◆ **EXERCISE**: Return exactly the listing's lines, from its first line to the line holding "bush_bore = 2.9", ends included.

[BEGIN]

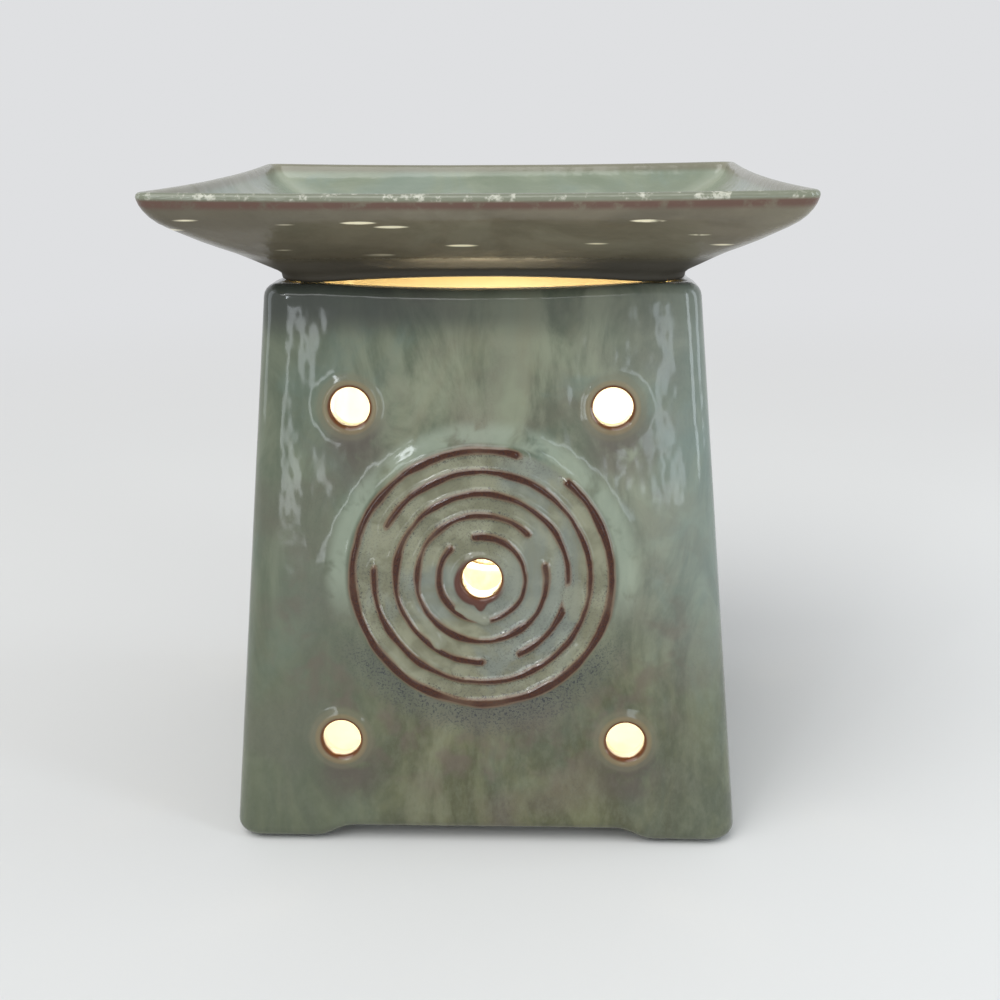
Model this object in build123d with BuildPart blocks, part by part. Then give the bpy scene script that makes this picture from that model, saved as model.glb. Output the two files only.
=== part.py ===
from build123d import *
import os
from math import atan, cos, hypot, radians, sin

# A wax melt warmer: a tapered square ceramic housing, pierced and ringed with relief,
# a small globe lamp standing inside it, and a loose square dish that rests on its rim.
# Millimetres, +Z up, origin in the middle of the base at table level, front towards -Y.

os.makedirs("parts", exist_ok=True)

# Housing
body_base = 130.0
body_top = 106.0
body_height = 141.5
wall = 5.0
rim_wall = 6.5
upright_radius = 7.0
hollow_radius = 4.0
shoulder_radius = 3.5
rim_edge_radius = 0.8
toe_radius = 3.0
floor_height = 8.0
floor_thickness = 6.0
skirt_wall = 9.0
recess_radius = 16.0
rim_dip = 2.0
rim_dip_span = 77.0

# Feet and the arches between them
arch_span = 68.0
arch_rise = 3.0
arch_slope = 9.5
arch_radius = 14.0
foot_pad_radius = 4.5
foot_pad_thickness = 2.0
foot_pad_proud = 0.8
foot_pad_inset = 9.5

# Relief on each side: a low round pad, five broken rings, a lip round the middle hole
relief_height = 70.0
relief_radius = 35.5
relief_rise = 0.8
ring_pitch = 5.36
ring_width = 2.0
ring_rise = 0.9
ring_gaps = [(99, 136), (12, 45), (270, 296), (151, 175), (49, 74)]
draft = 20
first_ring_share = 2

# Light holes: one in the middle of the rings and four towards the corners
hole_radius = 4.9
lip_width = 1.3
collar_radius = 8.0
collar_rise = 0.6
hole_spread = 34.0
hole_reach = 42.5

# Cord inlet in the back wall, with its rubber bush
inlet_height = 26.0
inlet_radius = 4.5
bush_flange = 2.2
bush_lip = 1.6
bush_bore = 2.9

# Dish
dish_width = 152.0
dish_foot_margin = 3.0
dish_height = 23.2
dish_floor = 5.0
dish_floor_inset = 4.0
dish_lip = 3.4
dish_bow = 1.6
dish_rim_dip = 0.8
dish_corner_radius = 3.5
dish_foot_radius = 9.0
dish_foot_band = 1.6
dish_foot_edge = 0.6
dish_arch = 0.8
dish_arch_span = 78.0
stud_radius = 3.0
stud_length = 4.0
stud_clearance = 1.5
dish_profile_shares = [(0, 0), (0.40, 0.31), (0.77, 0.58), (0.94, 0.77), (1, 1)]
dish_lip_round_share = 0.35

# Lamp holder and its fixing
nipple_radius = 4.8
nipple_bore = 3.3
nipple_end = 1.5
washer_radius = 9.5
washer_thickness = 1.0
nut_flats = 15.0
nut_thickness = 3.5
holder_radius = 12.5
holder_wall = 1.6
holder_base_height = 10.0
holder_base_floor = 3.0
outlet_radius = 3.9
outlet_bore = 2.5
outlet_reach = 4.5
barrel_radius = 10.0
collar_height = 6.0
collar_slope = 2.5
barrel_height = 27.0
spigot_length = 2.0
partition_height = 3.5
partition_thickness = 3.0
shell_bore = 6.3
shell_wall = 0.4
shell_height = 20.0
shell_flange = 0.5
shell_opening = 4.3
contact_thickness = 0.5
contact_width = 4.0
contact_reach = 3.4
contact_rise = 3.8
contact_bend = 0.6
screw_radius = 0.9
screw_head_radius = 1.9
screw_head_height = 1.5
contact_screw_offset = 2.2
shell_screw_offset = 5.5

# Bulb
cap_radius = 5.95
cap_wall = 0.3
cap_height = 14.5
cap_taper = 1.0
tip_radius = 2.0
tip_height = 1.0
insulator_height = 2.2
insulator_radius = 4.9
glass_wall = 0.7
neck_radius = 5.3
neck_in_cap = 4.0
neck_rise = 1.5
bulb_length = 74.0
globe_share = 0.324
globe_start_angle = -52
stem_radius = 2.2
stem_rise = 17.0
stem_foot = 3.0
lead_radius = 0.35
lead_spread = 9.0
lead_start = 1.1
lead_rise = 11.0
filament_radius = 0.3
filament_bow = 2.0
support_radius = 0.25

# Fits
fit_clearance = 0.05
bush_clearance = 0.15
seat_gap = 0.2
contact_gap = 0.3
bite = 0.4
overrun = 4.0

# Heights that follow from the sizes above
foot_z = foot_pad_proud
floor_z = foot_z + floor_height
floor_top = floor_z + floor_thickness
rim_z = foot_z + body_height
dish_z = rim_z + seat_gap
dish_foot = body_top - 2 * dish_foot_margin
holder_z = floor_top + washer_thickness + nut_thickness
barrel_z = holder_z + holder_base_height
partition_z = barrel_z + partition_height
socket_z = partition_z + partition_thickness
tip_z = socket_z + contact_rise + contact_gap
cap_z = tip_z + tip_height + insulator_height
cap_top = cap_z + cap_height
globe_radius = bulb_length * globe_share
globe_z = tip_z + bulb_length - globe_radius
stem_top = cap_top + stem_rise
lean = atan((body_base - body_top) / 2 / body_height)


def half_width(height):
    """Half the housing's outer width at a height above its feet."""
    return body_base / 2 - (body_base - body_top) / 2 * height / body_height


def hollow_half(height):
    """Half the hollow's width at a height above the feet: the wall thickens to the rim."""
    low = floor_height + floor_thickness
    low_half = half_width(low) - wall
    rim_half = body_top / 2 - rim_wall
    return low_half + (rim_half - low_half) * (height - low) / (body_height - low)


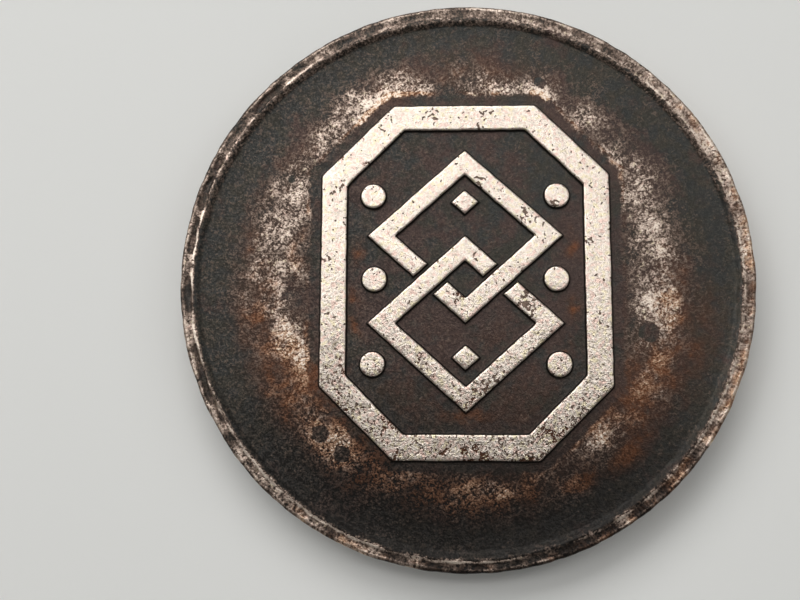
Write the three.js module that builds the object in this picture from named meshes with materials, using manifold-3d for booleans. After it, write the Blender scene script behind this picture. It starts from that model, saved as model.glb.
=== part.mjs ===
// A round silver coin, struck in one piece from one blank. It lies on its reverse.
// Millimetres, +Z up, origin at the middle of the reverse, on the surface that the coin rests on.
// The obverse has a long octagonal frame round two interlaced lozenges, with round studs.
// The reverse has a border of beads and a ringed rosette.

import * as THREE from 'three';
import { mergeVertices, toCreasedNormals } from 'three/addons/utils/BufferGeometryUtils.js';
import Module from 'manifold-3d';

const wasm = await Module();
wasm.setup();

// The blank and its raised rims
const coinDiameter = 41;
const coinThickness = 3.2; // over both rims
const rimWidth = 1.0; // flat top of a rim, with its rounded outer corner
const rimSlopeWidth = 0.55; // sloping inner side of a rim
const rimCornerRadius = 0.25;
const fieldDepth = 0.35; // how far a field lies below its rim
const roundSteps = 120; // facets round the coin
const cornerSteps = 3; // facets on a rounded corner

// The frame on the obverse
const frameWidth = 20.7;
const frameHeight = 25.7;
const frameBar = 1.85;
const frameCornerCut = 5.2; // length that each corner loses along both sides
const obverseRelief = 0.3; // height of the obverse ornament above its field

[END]

◆ **RESULT FOR THIS TASK**:
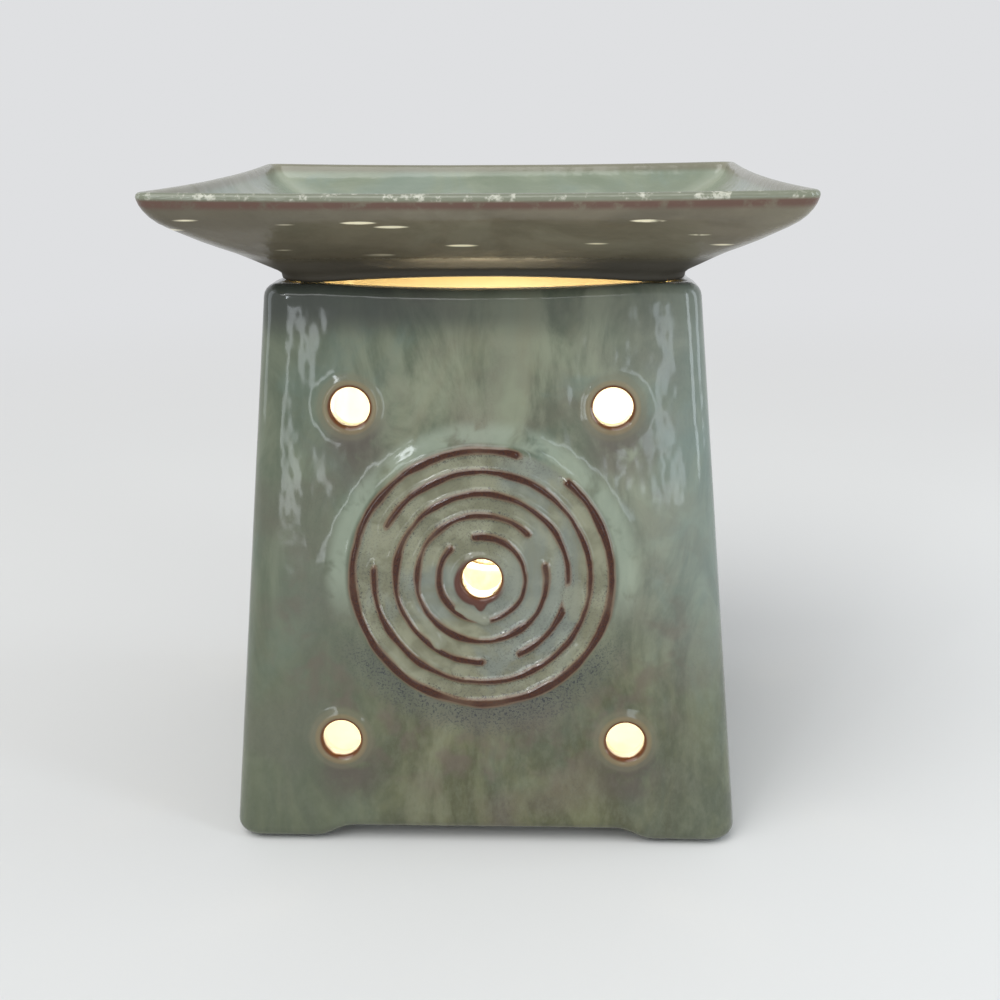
Model this object in build123d with BuildPart blocks, part by part. Then give the bpy scene script that makes this picture from that model, saved as model.glb. Output the two files only.
=== part.py ===
from build123d import *
import os
from math import atan, cos, hypot, radians, sin

# A wax melt warmer: a tapered square ceramic housing, pierced and ringed with relief,
# a small globe lamp standing inside it, and a loose square dish that rests on its rim.
# Millimetres, +Z up, origin in the middle of the base at table level, front towards -Y.

os.makedirs("parts", exist_ok=True)

# Housing
body_base = 130.0
body_top = 106.0
body_height = 141.5
wall = 5.0
rim_wall = 6.5
upright_radius = 7.0
hollow_radius = 4.0
shoulder_radius = 3.5
rim_edge_radius = 0.8
toe_radius = 3.0
floor_height = 8.0
floor_thickness = 6.0
skirt_wall = 9.0
recess_radius = 16.0
rim_dip = 2.0
rim_dip_span = 77.0

# Feet and the arches between them
arch_span = 68.0
arch_rise = 3.0
arch_slope = 9.5
arch_radius = 14.0
foot_pad_radius = 4.5
foot_pad_thickness = 2.0
foot_pad_proud = 0.8
foot_pad_inset = 9.5

# Relief on each side: a low round pad, five broken rings, a lip round the middle hole
relief_height = 70.0
relief_radius = 35.5
relief_rise = 0.8
ring_pitch = 5.36
ring_width = 2.0
ring_rise = 0.9
ring_gaps = [(99, 136), (12, 45), (270, 296), (151, 175), (49, 74)]
draft = 20
first_ring_share = 2

# Light holes: one in the middle of the rings and four towards the corners
hole_radius = 4.9
lip_width = 1.3
collar_radius = 8.0
collar_rise = 0.6
hole_spread = 34.0
hole_reach = 42.5

# Cord inlet in the back wall, with its rubber bush
inlet_height = 26.0
inlet_radius = 4.5
bush_flange = 2.2
bush_lip = 1.6
bush_bore = 2.9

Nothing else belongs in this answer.